In 4Q19 there was $9.5 billion in sales volume. This was the best quarterly performance since 3Q16. Throughout 2014, 2015 and 2016 there were eight quarters in which sales volume exceeded $10 billion and most of those quarters were dominated with billion-dollar transactions which can have a profound impact on the dollar volume metric. In 4Q19 there was only one transaction over $1 billion. Interestingly, the number of transactions over $10 million was just 50, the lowest quarterly total going back to 2Q13. This combination of metrics produced an average transaction size of about $190 million, the highest quarterly average the market has ever produced!

So what is causing these market conditions to exist? Volume metrics have been sliding consistently since the cyclical peaks in 2014 and 2015, mainly due to sellers not being able to achieve their pricing expectations. When the correction began in October of 2015 there was downward pressure exerted on property values. As happens at the beginning of every correction, the negative pressure on values exerts significant downward pressure on volume as potential sellers simply do not capitulate. Some sellers are able to get their price so recorded values go up (as they did in 2016) but volume drops as most sellers don’t get their price and decide not to transact.

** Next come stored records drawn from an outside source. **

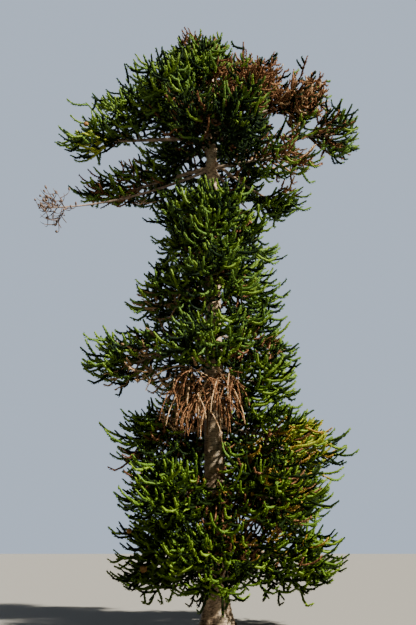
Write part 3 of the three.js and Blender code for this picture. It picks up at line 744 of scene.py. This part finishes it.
# The trunk's skin: the radius at each height, times the buttresses' swelling, plus the relief
def addTrunk():
    rings = int(trunk["top"] / bark["ring"])
    height = np.linspace(0, trunk["top"], rings)[:, None]
    angle = (2 * np.pi * np.arange(bark["sides"]) / bark["sides"])[None, :]
    lobes = 1 + trunk["lobeDepth"] * np.exp(-height / trunk["flareHeight"]) * np.cos(trunk["lobes"] * angle)
    radius = trunkRadius(height) * lobes + trunkRelief(angle, height)
    around = np.stack([np.cos(angle) * radius, np.sin(angle) * radius, 0 * radius], -1)
    grid = (trunkAxis(height) + around).reshape(-1, 3)
    corners = np.concatenate([grid, trunkAxis(np.array([0, trunk["top"] + bark["tip"]]))])
    addPiece("trunk-bark", corners, skin(rings, bark["sides"]), "bark", ["trunk"], smooth=True)


# Limbs: tubes whose radius falls to the tip, with level rings of leaf scars. A limb starts inside the trunk.
limbBark = dict(sides=8, step=0.05, fewest=6, ringDepth=0.07, knobDepth=0.10, sunk=0.10)


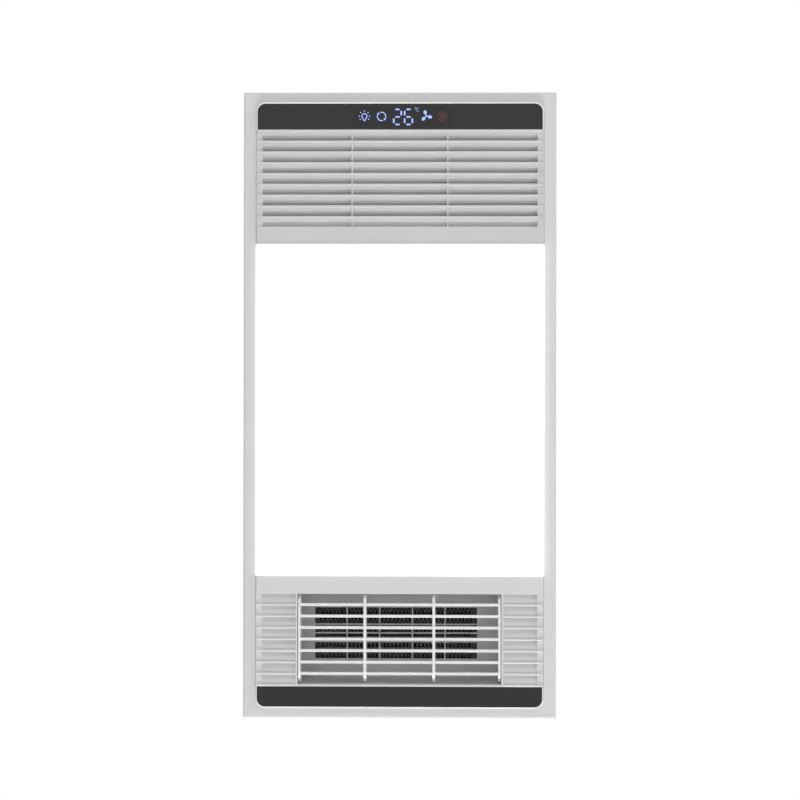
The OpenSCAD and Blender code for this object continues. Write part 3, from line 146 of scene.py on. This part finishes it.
M = {
    "panel": moulded("panel_white", (0.75, 0.75, 0.75), 0.38, 0.012, coat=0.15),
    "grille": moulded("grille_white", (0.69, 0.69, 0.69), 0.4, 0.012, coat=0.1),
    "low_strip": moulded("smoked_low_strip", (0.0035, 0.0035, 0.0036), 0.22, 0.05, grain=900,
                         depth=0.000005),
    "strip": moulded("smoked_strip", (0.0065, 0.0065, 0.0068), 0.22, 0.05, grain=900,
                     depth=0.000005, coat=0.1),
    "steel": galvanised("galvanised_sheet"),
    "zinc": metal("zinc_fastener", (0.62, 0.63, 0.65), 0.3, (1, 1, 8), 500),
    "led_board": moulded("led_board", (0.80, 0.80, 0.78), 0.5),
    "white": moulded("white_moulding", (0.72, 0.72, 0.70), 0.45),
    "pcb": moulded("lacquered_board", (0.03, 0.16, 0.08), 0.3, 0.15, cloud=200, coat=0.5),
    "black": moulded("black_moulding", (0.016, 0.016, 0.018), 0.45, 0.1),
    "grey": moulded("grey_moulding", (0.76, 0.76, 0.765), 0.5, 0.03),
    "motor": metal("plated_can", (0.60, 0.61, 0.62), 0.32, (1, 1, 12), 300),
    "brass": metal("brass", (0.70, 0.52, 0.22), 0.3),
    "alu": metal("mill_aluminium", (0.72, 0.73, 0.74), 0.36, (1, 6, 1), 350),
    # dark grey for the black coating of the fins: painted light, lighter than black so that the fins read
    # lit inside the shaded outlet
    "fin": moulded("coated_fin", (0.20, 0.20, 0.202), 0.45, 0.2),
    "duct": moulded("duct_moulding", (0.055, 0.056, 0.06), 0.55, 0.06),
    "rubber": moulded("rubber", (0.02, 0.02, 0.02), 0.75, 0.1, grain=900, depth=0.00006),
    # vane white, lighter than the panel's: partly painted light, standing for the highlights and light the
    # vanes catch in the outlet
    "vane": moulded("vane_white", (0.92, 0.92, 0.92), 0.3, 0.01, coat=0.3),
    # the tubes' black coating is likewise drawn lighter than black: painted light inside the shaded outlet
    "tube": moulded("coated_tube", (0.20, 0.20, 0.202), 0.5, 0.15),
    "part_blue": moulded("component_case", (0.03, 0.12, 0.38), 0.4, 0.1),
}

# opal diffuser, lit from behind
m, nt, b, co = new_mat("opal_lit")
b.inputs["Base Color"].default_value = (0.92, 0.92, 0.92, 1)
b.inputs["Roughness"].default_value = 0.5
c = ramp(nt, noise(nt, co, 8, 2), [(0.3, (0.97, 0.98, 1.0)), (0.7, (1, 1, 1))])
nt.links.new(c, b.inputs["Emission Color"])
b.inputs["Emission Strength"].default_value = 0.75
bump(nt, b, noise(nt, co, 1500, 2), 0.2, 0.00002)
M["opal"] = m

SLOTS = {
    "panel_plastic": "panel", "dark_glass": "strip", "diffuser": "opal", "sheet_steel": "steel",
    "fasteners": "zinc", "led_white": "led_board", "white_plastic": "white", "pcb": "pcb",
    "black_plastic": "black", "grey_plastic": "grey", "motor_steel": "motor", "brass": "brass",
    "aluminium": "alu", "heater_black": "fin", "duct_plastic": "duct", "rubber": "rubber",
    "components": "part_blue",
}
OWN_FINISH = {"intake_grille": "grille", "swing_grille": "vane", "lower_window": "low_strip",
              "heater_tubes": "tube"}
for sp in frame["record"]["subparts"]:
    for s in nodes[sp["node"]].material_slots:
        s.link = "OBJECT"
        s.material = M[OWN_FINISH.get(sp["node"]) or SLOTS[sp["material_slot"]]]

# Camera, lights and stage
scene = bpy.context.scene
scene.view_settings.view_transform = "Standard"
scene.view_settings.look = "None"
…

This pent-up selling demand lasts only so long. In past corrections, we have seen the period before the market really starts moving lasting 18 to 24 months. In this correction, it has lasted much longer. But 4Q19 numbers might seem to indicate that the stagnation period is coming to an end. Our expectations are that the volume of sales in 2020 could get back to levels not seen since 2014 and 2015. Clearly, the dollar volume performance makes us feel pretty good but the reason we say the 4Q19 numbers “might seem to indicate” that the market is turning, is because the number of properties sold has not increased and for both 3Q19 and 4Q19 those numbers were poor. Yes, historically, dollar volume leads, and will move before, the number of properties sold, but we need to see movement in that metric before we can definitively say that the market has turned. 

Another explanation of why 4Q19 performance was so strong is because the pent up selling demand is loosening as sellers become more in tune with market conditions and are recalibrating their expectations while at the same time our historically low interest rates are motivating buyers to be a bit more aggressive in their underwriting. This combination of factors is compressing the bid/ask spread and things are moving. 

As I have always said, a single quarter does not make a trend but 4Q19 performance could be a foreshadowing of good things to come, from a volume perspective at least. The direction of value will be dependent on underlying fundamentals which are sending mixed signals at the moment. However, good news is good news and $9.5 billion in the over $10 million Manhattan sales market in 4Q19 is unequivocally good news!